Prepare for unexpected illness with individual long-term care insurance.
Long-term care is not covered by most medical insurance.
While it’s great news that medical advances mean people are living longer, it does increase the chances of needing long-term care. This may be a costly service and is usually not covered by typical medical insurance. Individual long-term care insurance may be an option in the event that you develop a chronic illness or become disabled and can no longer care for yourself for an extended period of time.
What does insurance cover?
The potential expenses of long-term care are wide-ranging and long-lasting, covering nursing home bills, daycare services, home modification, and assisted living facilities, among others. Long-term care insurance will typically payout to cover these costs and give you peace of mind before those costs arise. Usually, there’s a limit on the number of years during which the long-term care insurance policy pays out, or on the total amount that can be paid.
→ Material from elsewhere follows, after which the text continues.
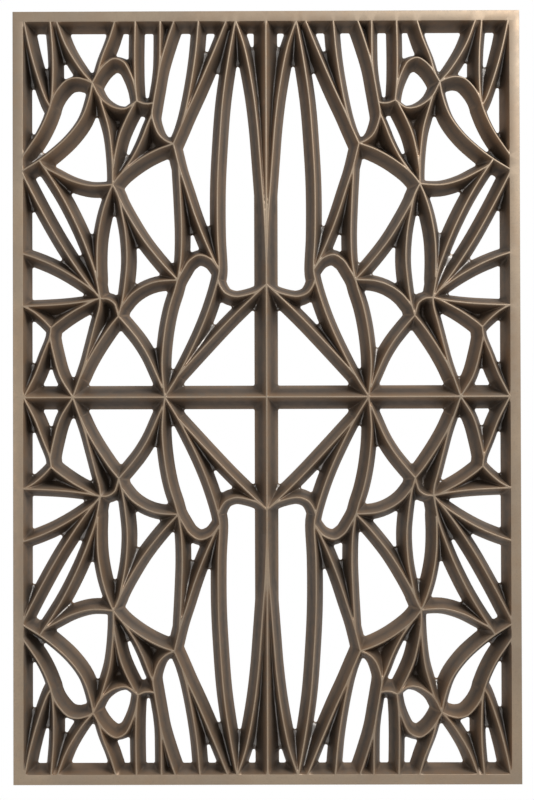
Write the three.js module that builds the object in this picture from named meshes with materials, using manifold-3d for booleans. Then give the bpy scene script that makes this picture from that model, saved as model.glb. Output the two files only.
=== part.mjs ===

Payment schedules may vary from policy to policy.
Check your policy’s payment schedule carefully. Some policies will only pay up to a specific amount for each specific type of long-term care or associated cost. Others, usually described as pooled benefits, will pay out a total amount that you can split as required to cover your particular long-term care needs.
Important coverage details to consider.
You’ll also need to check details including whether the individual long-term care insurance policy is restricted to approved or specified long-term care facilities, and exactly what medical examinations and assessments are needed to trigger payouts. Remember that like medical insurance, pre-existing conditions—and the associated care costs—may not be covered for a set period after you take out the policy.
Do you need long-term care coverage?
If you qualify for Medicaid or have a high net worth, you might not need it. Otherwise, it’s important to consider coverage for peace of mind.
Does your policy allow for inflation?
Finally, check if and how your policy allows for inflation. It could be years before you need to take out the benefits, and the long-term care could last for many years after that. Individual long-term care insurance coverage limits that seem adequate today may not be so when you come to need them.